Financial Glossary

Annual Contract Value (ACV)

Annual contract value (ACV) is the normalized annual revenue attributed to a single customer contract, calculated by dividing total contract value by contract length in years. For a two-year $48,000 contract, ACV = $24,000 per year. ACV excludes one-time fees such as implementation or setup charges, focusing only on recurring revenue. It is the standard metric for sizing and comparing deals in SaaS and subscription businesses, used in sales performance reporting, quota-setting, and revenue forecasting.
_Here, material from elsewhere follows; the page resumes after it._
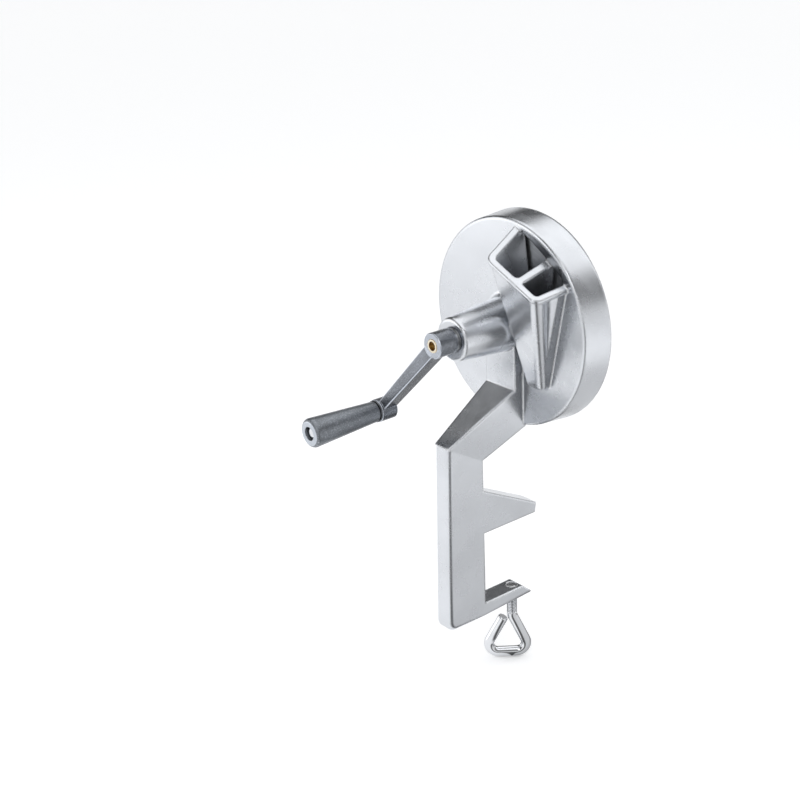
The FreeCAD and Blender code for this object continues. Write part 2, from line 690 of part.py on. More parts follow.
def grip_pin():
    """Pin riveted in the boss, with a domed head in the grip's recess."""
    seat = GRIP_END + GRIP_RECESS_DEPTH - GRIP_END_PLAY
    crown = seat - PIN_HEAD_RISE
    shank = rod(PIN_RADIUS, seat, BOSS_BACK, GRIP_X, GRIP_Z)
    head = rod(PIN_HEAD_RADIUS, crown, seat, GRIP_X, GRIP_Z)
    head = head.makeFillet(PIN_HEAD_ROUND, edges_near(head, lambda p: p.y < crown + 0.01))
    end = BOSS_BACK + PIN_RIVET_RISE
    rivet = rod(RIVET_RADIUS, BOSS_BACK, end, GRIP_X, GRIP_Z)
    rivet = rivet.makeFillet(PIN_RIVET_ROUND, edges_near(rivet, lambda p: p.y > end - 0.01))
    return shank.fuse([head, rivet]).removeSplitter()


def collar_ring():
    """Thin ring on the pin between the boss and the grip."""
    ring = rod(COLLAR_RING_RADIUS, RING_FRONT, BOSS_FRONT, GRIP_X, GRIP_Z)
    bore = rod(PIN_RADIUS + RUNNING_FIT, RING_FRONT - PAST, BOSS_FRONT + PAST, GRIP_X, GRIP_Z)
    return ring.cut(bore)


def bent_path(points, bend_radius):
    """A wire of straight runs joined by tangent arcs of one radius."""
    pieces = []
    start = points[0]
    for corner, after in zip(points[1:-1], points[2:]):
        inward = (start - corner).normalize()
        outward = (after - corner).normalize()
        half = inward.getAngle(outward) / 2
        reach = bend_radius / math.tan(half)
        arc_start = corner + inward * reach
        arc_end = corner + outward * reach
        centre = corner + (inward + outward).normalize() * (bend_radius / math.sin(half))
        middle = centre + (corner - centre).normalize() * bend_radius
        pieces.append(Part.LineSegment(start, arc_start).toShape())
        pieces.append(Part.Arc(arc_start, middle, arc_end).toShape())
        start = arc_end
    pieces.append(Part.LineSegment(start, points[-1]).toShape())
    return Part.Wire(pieces)


def loop_corners():
    """Corners of the clamp rod's path as (x, z) pairs, from its upper end round the loop."""
    end_x = -2 * SCREW_RADIUS - LOOP_END_GAP
    middle = end_x / 2
    spread = LOOP_WIDTH / 2 - SCREW_RADIUS + LOOP_BEND_SHARE * LOOP_BEND
    turn = math.atan2(middle + spread, LOOP_DROP - SCREW_RADIUS)
    neck = LOOP_BEND * math.tan(turn / 2)
    shoulder = FOOT_HEIGHT - LOWER_JAW_SLOPE / 2 - SCREW_THREAD_BELOW_JAW - neck
    bottom = shoulder - LOOP_DROP + SCREW_RADIUS
    return [
        (0.0, SCREW_TOP),
        (0.0, shoulder),
        (middle + spread, bottom),
        (middle - spread, bottom),
        (end_x, shoulder - SCREW_RADIUS),
    ]


def clamp_screw():
    """Rod threaded through the lower jaw, its lower end bent into a closed teardrop loop."""
    points = [FreeCAD.Vector(x, 0, z) for x, z in loop_corners()]
    path = bent_path(points, LOOP_BEND)
    ring = Part.Wire(Part.makeCircle(SCREW_RADIUS, points[0], FreeCAD.Vector(0, 0, 1)))
    shape = path.makePipeShell([ring], True, False)
    shape.rotate(FreeCAD.Vector(0, 0, 0), FreeCAD.Vector(0, 0, 1), LOOP_TURN)
    shape.translate(FreeCAD.Vector(0, SCREW_REACH, 0))
    depth = TIP_STEM_LENGTH + TIP_SOCKET_ROOM
    floor = FreeCAD.Vector(0, SCREW_REACH, SCREW_TOP - depth)
    return shape.cut(Part.makeCylinder(TIP_STEM_RADIUS + RUNNING_FIT, depth, floor))


def clamp_tip():
    """Small button that turns in the screw's end and presses on the table."""
    base = SCREW_TOP + RUNNING_FIT
    top = base + TIP_HEIGHT
    length = TIP_STEM_LENGTH + RUNNING_FIT
    button = Part.makeCylinder(TIP_RADIUS, TIP_HEIGHT, FreeCAD.Vector(0, SCREW_REACH, base))
    button = button.makeChamfer(TIP_CHAMFER, edges_near(button, lambda p: p.z > top - 0.01))
    stem = Part.makeCylinder(TIP_STEM_RADIUS, length, FreeCAD.Vector(0, SCREW_REACH, base - length))
    return button.fuse(stem).removeSplitter()


def build():
    """Every sub-part, by node name."""
    parts = {
        "housing": housing(),
        "front_bush": bush(-TUBE_LENGTH),
        "rear_bush": bush(PLATE_THICKNESS - BUSH_LENGTH),
        "drive_shaft": drive_shaft(),
        "thrust_washer": washer(THRUST_WASHER_RADIUS, SHAFT_RADIUS + RUNNING_FIT, CRANK_SEAT + END_PLAY),
        "knife_disc": knife_disc(),
        "blade_screws": blade_screws(),
        "disc_washer": washer(DISC_WASHER_RADIUS, THREAD_RADIUS + RUNNING_FIT, HUB_BACK),
        "disc_nut": disc_nut(),
        "crank_arm": crank_arm(),
        "crank_insert": crank_insert(),
        "grip": grip(),
        "grip_pin": grip_pin(),
        "collar_ring": collar_ring(),
        "clamp_screw": clamp_screw(),
        "clamp_tip": clamp_tip(),
    }
    for index in range(BLADE_COUNT):
        parts["blade_" + str(index + 1)] = blade(360.0 * index / BLADE_COUNT)
    return parts


os.makedirs("parts", exist_ok=True)
for name, shape in build().items():
    shape.exportStep("parts/" + name + ".step")
    print(name, shape.ShapeType, len(shape.Solids), shape.isValid(), round(shape.Volume, 1))
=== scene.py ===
"""Looks of a hand cranked bean slicer: finishes, clamp rod, blade screws, grip and stage."""

import json
import math

import bmesh
import bpy
from mathutils import Matrix, Vector


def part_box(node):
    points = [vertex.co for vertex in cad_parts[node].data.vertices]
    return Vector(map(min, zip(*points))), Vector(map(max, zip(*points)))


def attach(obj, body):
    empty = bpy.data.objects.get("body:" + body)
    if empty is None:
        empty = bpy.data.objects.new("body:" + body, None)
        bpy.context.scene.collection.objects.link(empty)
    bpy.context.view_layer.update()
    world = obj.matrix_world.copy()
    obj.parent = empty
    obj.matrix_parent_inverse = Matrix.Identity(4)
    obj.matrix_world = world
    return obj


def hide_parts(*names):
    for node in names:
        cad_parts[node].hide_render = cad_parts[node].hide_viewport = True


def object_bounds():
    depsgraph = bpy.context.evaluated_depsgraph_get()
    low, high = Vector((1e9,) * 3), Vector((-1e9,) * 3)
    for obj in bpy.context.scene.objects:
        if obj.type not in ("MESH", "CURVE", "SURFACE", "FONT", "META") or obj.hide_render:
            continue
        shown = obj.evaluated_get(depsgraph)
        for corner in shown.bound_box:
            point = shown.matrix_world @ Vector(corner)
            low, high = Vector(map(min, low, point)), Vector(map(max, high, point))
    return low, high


bl_info = {
    "name": "Bean slicer with crank",
    "version": (1, 0, 0),
    "blender": (4, 5, 0),
    "location": "3D View > Sidebar > Slicer",
    "description": "Dresses the packed solids of a bean slicer and sets its stage",
    "category": "Object",
}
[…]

ACV differs from total contract value (TCV), which includes all fees over the full term, and from annual recurring revenue (ARR), which is the aggregate ACV across all active customers.

Problem & Application

A campground management SaaS company closes three deals in a quarter: a 1-year contract for $18,000 (ACV $18,000); a 2-year contract for $60,000 (ACV $30,000); and a 3-year contract with $90,000 in software fees plus $15,000 in one-time onboarding (ACV = $90,000 divided by 3 = $30,000; onboarding excluded). Total new ACV added this quarter = $78,000, representing the annualized run-rate increase to the company's ARR base. Sales reps are typically compensated on ACV rather than TCV to prevent gaming by selling artificially long contracts at steep discounts. Tracking ACV by customer segment (small independent campground versus multi-property operator) helps identify where pricing power and expansion opportunity are strongest.

In Short

ACV is a critical metric for understanding customer revenue on an annual basis, helping businesses forecast income and evaluate customer value effectively.